(WHAT THE EXERCISE ASKS)
Sift the material for lines containing "that", and return them.

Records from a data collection
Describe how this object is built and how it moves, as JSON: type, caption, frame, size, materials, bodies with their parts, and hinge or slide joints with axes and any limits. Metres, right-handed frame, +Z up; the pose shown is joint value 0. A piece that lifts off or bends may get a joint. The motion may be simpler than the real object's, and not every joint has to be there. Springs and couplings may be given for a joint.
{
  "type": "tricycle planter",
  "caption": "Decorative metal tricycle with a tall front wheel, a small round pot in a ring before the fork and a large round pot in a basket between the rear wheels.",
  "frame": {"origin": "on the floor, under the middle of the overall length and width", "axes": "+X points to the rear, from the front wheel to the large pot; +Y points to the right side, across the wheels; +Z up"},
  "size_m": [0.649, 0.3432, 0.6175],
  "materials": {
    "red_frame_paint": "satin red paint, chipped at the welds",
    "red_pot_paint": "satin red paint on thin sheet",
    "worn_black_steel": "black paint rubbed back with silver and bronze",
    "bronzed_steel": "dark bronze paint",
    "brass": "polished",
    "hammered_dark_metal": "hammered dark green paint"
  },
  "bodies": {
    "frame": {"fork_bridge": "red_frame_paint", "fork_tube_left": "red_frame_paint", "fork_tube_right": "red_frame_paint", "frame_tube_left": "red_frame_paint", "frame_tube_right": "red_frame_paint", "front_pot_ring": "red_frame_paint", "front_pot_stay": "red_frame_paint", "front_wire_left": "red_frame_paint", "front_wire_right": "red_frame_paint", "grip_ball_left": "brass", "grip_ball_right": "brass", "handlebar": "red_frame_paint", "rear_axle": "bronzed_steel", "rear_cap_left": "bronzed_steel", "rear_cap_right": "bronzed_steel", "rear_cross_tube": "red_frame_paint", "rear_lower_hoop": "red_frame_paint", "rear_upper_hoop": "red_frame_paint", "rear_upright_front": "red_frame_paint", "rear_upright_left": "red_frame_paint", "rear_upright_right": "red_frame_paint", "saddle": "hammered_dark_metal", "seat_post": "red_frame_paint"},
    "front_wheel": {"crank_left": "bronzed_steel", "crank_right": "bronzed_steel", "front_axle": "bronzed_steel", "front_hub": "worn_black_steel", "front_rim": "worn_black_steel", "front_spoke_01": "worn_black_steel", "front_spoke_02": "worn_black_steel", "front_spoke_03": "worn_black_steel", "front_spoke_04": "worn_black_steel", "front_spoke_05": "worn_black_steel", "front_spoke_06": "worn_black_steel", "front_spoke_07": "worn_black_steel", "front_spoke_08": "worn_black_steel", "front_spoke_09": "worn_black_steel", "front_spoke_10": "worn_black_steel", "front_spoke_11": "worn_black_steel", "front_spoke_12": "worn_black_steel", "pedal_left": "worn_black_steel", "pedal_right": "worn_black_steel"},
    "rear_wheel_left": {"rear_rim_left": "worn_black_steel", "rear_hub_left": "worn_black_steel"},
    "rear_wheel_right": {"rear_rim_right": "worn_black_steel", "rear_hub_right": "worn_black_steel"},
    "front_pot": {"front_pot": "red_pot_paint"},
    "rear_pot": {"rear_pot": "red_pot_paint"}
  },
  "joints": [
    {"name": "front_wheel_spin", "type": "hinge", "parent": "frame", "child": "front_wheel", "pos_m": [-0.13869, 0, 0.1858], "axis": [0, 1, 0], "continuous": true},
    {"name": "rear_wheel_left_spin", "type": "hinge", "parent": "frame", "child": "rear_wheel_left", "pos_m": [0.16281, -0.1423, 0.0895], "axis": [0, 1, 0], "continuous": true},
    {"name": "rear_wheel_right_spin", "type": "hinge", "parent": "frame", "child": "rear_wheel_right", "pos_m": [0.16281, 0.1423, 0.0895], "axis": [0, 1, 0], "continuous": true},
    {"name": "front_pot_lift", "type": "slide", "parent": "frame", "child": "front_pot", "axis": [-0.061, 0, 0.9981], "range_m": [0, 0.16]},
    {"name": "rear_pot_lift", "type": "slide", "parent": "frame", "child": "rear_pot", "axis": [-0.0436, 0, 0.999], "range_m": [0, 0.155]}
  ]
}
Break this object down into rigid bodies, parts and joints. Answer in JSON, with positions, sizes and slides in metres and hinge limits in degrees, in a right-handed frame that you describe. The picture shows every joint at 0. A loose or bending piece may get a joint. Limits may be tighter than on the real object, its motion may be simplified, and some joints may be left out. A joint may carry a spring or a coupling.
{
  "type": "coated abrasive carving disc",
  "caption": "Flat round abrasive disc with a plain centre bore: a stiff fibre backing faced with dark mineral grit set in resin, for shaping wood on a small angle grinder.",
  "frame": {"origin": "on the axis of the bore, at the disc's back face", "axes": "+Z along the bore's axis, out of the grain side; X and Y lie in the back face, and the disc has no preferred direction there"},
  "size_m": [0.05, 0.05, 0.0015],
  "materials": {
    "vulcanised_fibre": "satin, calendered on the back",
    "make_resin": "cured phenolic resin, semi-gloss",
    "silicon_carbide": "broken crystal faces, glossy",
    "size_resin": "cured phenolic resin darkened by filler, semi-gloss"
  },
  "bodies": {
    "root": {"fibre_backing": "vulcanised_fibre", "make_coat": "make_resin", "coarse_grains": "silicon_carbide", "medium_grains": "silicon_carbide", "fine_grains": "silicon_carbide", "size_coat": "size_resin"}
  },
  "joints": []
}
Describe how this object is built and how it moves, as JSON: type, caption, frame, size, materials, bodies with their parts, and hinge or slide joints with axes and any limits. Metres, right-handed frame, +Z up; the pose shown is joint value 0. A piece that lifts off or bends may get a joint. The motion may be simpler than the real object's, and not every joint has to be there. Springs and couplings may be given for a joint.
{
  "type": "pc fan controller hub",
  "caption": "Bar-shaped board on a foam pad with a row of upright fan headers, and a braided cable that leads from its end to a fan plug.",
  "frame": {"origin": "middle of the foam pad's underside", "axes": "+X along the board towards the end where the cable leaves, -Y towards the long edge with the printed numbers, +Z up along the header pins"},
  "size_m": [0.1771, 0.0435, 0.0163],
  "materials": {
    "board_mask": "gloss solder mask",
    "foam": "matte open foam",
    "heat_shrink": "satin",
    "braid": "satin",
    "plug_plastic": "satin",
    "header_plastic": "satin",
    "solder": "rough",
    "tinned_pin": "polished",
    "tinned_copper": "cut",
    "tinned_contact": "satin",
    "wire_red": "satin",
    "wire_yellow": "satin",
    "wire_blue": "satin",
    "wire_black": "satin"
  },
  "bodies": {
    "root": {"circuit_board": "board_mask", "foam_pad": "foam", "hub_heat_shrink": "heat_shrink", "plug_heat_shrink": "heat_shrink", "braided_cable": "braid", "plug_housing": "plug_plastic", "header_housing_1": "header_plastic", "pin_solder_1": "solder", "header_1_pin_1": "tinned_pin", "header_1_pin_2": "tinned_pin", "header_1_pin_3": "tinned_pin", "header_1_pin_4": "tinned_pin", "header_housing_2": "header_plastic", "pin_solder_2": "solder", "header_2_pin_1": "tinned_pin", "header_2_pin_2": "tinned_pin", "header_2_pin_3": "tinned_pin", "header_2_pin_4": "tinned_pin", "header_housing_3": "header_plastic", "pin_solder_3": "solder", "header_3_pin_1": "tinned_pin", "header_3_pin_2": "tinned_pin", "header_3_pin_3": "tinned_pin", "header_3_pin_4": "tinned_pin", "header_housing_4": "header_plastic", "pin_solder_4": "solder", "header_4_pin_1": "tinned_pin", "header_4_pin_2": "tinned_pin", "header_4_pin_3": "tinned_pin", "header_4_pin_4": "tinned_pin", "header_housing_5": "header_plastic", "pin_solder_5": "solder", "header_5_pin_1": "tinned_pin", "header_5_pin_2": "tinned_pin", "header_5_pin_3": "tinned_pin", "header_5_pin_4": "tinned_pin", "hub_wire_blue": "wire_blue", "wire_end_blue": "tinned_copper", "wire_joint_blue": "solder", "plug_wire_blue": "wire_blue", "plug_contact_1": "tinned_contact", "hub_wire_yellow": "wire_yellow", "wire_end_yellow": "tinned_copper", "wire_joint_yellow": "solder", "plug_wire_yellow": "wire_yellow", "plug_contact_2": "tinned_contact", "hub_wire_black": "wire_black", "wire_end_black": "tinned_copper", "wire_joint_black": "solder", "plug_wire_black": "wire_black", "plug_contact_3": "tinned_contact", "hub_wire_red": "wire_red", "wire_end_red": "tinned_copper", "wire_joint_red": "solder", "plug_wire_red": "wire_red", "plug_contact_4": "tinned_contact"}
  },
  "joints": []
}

(RESPONSE TO THIS TASK)
Describe how this object is built and how it moves, as JSON: type, caption, frame, size, materials, bodies with their parts, and hinge or slide joints with axes and any limits. Metres, right-handed frame, +Z up; the pose shown is joint value 0. A piece that lifts off or bends may get a joint. The motion may be simpler than the real object's, and not every joint has to be there. Springs and couplings may be given for a joint.
Break this object down into rigid bodies, parts and joints. Answer in JSON, with positions, sizes and slides in metres and hinge limits in degrees, in a right-handed frame that you describe. The picture shows every joint at 0. A loose or bending piece may get a joint. Limits may be tighter than on the real object, its motion may be simplified, and some joints may be left out. A joint may carry a spring or a coupling.
Describe how this object is built and how it moves, as JSON: type, caption, frame, size, materials, bodies with their parts, and hinge or slide joints with axes and any limits. Metres, right-handed frame, +Z up; the pose shown is joint value 0. A piece that lifts off or bends may get a joint. The motion may be simpler than the real object's, and not every joint has to be there. Springs and couplings may be given for a joint.
  "caption": "Bar-shaped board on a foam pad with a row of upright fan headers, and a braided cable that leads from its end to a fan plug.",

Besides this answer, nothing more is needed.